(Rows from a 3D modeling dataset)
================================
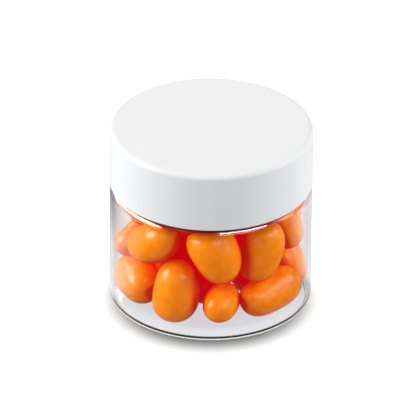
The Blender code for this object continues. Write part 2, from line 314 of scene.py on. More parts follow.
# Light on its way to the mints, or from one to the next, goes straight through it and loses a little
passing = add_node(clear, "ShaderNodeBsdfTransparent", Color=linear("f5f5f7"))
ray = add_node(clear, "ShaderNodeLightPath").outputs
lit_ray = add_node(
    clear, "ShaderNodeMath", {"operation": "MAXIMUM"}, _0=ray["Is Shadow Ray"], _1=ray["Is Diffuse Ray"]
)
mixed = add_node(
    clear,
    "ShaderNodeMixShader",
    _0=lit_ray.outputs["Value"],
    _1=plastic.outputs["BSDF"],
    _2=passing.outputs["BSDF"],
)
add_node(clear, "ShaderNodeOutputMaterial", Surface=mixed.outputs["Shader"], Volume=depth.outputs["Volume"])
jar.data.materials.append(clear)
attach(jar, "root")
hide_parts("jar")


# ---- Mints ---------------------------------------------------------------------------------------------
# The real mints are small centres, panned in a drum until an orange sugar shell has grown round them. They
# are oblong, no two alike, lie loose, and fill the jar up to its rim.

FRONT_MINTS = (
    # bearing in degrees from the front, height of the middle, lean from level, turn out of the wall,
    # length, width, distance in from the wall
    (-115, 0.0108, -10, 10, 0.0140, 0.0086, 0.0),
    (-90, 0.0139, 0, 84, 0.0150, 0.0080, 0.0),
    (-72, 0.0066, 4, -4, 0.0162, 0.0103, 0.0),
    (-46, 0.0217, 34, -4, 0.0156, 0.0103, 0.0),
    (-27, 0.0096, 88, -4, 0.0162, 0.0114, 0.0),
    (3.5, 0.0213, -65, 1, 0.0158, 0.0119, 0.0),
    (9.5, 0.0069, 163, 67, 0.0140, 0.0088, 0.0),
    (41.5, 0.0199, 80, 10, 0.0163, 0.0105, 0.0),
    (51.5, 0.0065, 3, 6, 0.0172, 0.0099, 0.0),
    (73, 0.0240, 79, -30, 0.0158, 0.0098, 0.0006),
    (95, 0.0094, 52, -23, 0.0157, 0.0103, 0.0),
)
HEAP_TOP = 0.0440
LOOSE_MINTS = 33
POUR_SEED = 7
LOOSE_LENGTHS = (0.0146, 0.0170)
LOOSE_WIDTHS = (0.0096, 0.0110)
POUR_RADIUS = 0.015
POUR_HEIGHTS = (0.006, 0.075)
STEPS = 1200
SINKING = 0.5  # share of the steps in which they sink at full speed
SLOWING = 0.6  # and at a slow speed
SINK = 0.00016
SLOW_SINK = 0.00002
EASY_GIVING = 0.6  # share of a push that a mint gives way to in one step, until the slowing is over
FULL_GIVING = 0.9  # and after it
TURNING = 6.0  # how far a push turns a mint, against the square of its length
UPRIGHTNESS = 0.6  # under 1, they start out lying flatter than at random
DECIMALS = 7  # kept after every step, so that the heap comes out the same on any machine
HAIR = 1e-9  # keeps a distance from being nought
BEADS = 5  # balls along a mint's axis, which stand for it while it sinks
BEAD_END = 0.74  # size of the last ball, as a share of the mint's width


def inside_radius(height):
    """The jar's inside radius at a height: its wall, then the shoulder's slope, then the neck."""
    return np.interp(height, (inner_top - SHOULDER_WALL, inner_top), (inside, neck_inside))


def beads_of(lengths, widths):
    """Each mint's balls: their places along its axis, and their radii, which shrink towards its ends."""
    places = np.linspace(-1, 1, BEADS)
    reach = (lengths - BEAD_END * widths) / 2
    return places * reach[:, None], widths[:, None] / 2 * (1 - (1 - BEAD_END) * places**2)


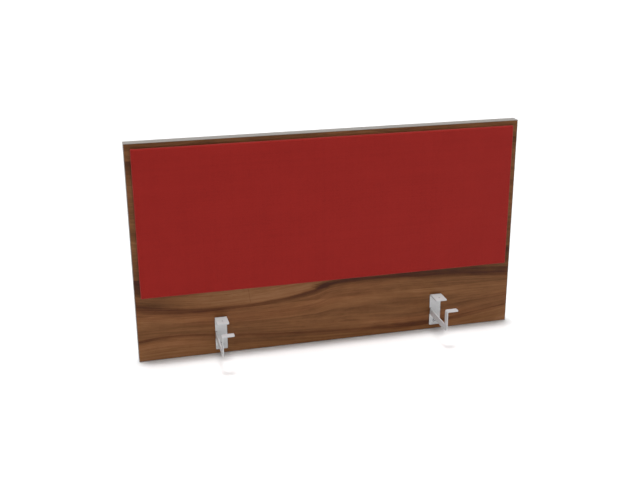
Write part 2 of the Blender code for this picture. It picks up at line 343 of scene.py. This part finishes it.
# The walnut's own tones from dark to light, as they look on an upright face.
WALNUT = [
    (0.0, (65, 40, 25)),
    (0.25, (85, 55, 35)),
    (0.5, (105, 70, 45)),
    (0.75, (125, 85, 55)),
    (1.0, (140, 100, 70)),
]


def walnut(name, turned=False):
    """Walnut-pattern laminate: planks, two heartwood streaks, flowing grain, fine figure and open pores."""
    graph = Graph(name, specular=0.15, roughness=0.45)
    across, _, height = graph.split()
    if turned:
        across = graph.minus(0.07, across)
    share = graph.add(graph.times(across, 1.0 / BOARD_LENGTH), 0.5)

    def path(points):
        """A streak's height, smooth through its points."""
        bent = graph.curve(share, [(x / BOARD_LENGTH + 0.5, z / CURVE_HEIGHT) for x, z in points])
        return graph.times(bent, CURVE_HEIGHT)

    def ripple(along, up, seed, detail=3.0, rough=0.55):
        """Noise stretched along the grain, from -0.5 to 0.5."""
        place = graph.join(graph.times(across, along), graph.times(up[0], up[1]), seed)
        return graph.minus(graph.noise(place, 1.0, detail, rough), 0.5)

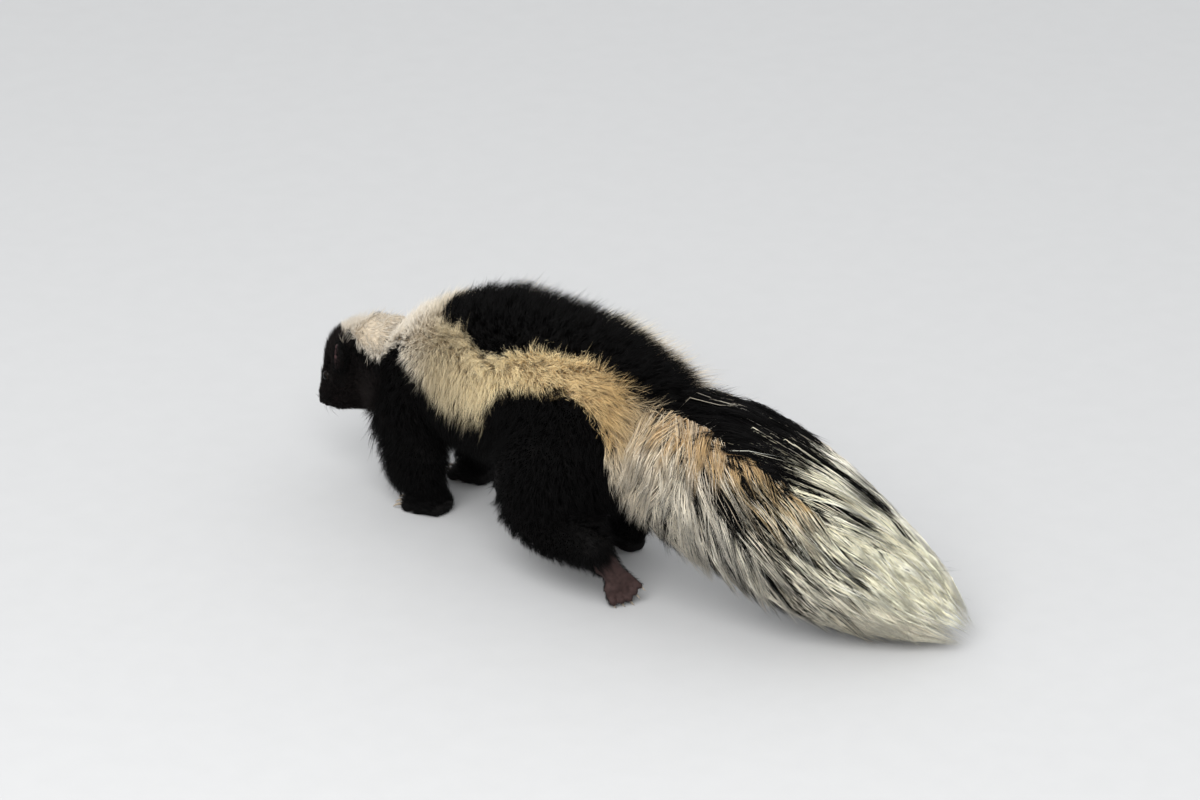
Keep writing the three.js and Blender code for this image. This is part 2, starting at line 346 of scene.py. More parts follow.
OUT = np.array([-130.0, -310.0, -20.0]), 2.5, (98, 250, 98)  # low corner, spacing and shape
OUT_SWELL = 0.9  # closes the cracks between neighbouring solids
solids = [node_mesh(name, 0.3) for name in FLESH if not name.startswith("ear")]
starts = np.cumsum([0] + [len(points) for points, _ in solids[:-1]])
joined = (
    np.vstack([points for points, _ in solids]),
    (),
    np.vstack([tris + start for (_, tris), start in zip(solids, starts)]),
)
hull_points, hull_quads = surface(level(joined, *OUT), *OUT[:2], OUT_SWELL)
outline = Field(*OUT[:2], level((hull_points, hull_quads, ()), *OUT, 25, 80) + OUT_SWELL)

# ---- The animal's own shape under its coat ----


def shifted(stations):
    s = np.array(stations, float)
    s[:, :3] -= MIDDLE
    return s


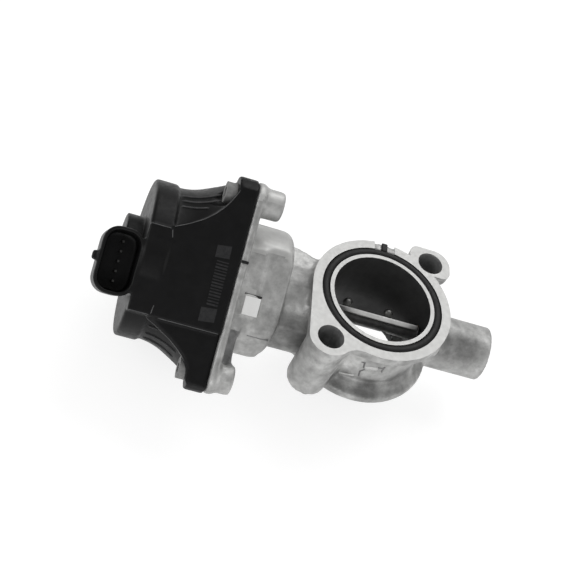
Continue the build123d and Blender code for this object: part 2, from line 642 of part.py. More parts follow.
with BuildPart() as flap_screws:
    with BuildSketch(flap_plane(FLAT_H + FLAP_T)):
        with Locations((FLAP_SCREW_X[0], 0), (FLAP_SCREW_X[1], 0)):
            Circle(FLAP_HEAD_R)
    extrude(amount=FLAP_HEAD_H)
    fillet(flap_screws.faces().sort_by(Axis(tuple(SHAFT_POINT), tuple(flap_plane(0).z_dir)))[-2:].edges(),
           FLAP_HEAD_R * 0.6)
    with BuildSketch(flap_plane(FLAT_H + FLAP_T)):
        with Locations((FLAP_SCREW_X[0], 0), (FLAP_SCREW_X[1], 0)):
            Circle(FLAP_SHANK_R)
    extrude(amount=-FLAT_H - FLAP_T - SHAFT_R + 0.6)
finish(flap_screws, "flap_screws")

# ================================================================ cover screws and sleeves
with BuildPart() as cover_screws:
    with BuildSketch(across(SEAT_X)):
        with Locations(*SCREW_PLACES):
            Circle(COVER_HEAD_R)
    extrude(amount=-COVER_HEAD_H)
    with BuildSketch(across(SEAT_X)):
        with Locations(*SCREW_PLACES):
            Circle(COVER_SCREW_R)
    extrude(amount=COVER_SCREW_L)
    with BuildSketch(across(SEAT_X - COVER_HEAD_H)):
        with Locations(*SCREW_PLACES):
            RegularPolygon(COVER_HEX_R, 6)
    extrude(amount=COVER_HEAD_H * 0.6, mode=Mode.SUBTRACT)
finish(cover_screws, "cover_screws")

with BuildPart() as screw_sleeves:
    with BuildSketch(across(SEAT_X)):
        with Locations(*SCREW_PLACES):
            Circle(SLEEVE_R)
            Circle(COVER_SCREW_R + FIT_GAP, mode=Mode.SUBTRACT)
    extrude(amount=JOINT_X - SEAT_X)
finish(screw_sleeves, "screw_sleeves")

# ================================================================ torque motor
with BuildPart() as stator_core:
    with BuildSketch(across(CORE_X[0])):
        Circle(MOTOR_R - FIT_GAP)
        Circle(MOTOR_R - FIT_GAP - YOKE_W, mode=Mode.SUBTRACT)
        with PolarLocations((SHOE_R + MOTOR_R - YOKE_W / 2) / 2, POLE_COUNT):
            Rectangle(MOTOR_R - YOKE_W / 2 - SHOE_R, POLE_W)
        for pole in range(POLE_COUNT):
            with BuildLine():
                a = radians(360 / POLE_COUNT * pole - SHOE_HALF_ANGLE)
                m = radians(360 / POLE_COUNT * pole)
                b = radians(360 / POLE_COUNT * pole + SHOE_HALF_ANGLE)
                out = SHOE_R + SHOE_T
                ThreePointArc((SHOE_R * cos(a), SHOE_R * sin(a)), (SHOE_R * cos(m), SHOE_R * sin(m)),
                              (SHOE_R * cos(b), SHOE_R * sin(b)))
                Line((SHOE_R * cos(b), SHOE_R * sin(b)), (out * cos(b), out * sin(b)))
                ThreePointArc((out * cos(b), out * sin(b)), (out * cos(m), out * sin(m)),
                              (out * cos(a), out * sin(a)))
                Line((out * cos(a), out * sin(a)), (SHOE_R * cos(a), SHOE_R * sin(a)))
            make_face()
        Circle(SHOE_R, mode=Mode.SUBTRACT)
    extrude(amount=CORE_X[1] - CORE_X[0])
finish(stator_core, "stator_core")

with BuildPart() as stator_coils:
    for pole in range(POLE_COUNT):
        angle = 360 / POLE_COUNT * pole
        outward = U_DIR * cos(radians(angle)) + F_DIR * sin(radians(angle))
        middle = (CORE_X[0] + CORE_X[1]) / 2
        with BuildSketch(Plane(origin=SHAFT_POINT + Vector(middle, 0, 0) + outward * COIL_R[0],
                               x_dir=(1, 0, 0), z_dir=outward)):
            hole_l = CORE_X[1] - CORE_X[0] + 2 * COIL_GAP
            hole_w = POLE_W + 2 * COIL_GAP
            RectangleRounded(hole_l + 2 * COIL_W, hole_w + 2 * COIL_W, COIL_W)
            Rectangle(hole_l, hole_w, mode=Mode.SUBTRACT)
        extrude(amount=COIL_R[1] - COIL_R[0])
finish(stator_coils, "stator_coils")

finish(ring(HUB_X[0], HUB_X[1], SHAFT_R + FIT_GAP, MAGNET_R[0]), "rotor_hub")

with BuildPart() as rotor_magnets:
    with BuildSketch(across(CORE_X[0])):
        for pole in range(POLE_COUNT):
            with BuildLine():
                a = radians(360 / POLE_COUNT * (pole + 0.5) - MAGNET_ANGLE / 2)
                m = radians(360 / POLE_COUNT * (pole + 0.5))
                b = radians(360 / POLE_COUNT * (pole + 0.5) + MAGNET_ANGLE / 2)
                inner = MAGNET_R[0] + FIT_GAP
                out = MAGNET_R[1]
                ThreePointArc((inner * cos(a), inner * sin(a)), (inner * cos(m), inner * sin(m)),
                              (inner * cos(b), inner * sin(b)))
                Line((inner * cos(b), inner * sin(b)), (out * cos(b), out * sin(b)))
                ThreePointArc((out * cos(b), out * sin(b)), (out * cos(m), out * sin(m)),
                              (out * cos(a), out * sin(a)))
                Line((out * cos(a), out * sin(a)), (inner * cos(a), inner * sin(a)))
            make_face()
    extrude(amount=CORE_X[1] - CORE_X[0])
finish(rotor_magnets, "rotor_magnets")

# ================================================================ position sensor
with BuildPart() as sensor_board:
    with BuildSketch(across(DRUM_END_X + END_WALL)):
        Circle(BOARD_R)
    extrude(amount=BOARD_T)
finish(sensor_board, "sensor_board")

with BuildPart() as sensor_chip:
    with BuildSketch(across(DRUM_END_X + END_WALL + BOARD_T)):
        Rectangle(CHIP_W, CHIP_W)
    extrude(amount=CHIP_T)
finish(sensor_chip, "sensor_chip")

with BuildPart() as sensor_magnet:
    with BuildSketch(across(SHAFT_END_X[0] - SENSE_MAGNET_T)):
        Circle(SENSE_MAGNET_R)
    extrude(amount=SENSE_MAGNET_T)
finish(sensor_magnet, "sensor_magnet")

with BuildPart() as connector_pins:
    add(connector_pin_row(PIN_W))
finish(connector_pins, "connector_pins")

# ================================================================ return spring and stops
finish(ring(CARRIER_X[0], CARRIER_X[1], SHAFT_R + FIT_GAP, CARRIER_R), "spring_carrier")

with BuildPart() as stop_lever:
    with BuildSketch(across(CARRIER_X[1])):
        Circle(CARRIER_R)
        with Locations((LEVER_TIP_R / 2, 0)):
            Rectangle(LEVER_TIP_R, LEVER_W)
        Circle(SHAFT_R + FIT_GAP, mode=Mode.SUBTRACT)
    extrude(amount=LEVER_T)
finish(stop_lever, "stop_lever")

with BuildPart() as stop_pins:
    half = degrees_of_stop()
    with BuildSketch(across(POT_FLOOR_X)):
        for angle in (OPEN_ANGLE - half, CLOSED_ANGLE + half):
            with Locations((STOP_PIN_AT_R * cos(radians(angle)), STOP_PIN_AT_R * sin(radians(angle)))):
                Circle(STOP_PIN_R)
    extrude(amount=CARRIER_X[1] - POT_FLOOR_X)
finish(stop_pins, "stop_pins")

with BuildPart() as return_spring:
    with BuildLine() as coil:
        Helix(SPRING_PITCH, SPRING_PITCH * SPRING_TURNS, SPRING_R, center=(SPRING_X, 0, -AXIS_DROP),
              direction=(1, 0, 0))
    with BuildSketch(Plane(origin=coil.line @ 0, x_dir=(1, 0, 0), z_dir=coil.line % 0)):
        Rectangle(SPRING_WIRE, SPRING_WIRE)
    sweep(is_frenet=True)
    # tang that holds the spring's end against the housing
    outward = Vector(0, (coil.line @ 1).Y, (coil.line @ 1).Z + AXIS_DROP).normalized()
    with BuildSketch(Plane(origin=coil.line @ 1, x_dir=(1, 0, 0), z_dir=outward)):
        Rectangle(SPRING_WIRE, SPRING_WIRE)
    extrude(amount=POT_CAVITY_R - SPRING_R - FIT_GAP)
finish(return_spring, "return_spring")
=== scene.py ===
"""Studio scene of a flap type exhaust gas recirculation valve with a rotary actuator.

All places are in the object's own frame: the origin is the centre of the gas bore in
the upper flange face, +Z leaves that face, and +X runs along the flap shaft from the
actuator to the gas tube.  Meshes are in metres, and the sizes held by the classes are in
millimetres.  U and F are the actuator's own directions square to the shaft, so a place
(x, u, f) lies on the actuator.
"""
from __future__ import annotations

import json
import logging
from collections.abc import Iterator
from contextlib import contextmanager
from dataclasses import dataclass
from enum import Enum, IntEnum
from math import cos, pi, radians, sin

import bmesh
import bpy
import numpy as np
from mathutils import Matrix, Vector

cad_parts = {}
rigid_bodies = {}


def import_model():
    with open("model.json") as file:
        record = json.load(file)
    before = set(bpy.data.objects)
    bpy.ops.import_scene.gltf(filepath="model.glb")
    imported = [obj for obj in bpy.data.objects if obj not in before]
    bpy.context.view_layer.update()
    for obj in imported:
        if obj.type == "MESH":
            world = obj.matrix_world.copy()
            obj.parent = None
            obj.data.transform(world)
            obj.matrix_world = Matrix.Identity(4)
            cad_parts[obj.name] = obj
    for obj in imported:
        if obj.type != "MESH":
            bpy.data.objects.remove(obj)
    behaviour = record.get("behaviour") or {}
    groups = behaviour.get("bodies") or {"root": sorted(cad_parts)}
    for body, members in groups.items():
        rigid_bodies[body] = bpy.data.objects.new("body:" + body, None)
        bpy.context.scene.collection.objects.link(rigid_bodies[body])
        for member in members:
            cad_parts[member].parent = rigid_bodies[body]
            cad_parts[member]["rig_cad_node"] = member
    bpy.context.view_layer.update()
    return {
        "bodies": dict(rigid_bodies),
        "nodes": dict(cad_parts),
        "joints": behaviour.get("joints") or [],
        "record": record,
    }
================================
Reproduce the entries exactly, starting at their first line and stopping after the line with "# are oblong, no".

# Response
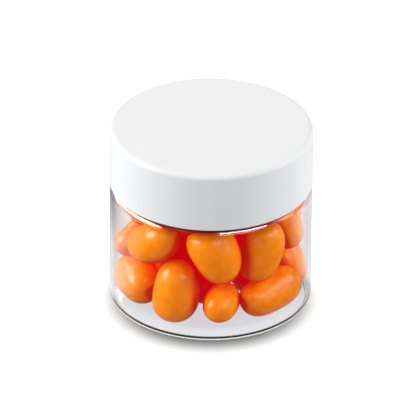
The Blender code for this object continues. Write part 2, from line 314 of scene.py on. More parts follow.
# Light on its way to the mints, or from one to the next, goes straight through it and loses a little
passing = add_node(clear, "ShaderNodeBsdfTransparent", Color=linear("f5f5f7"))
ray = add_node(clear, "ShaderNodeLightPath").outputs
lit_ray = add_node(
    clear, "ShaderNodeMath", {"operation": "MAXIMUM"}, _0=ray["Is Shadow Ray"], _1=ray["Is Diffuse Ray"]
)
mixed = add_node(
    clear,
    "ShaderNodeMixShader",
    _0=lit_ray.outputs["Value"],
    _1=plastic.outputs["BSDF"],
    _2=passing.outputs["BSDF"],
)
add_node(clear, "ShaderNodeOutputMaterial", Surface=mixed.outputs["Shader"], Volume=depth.outputs["Volume"])
jar.data.materials.append(clear)
attach(jar, "root")
hide_parts("jar")


# ---- Mints ---------------------------------------------------------------------------------------------
# The real mints are small centres, panned in a drum until an orange sugar shell has grown round them. They
# are oblong, no two alike, lie loose, and fill the jar up to its rim.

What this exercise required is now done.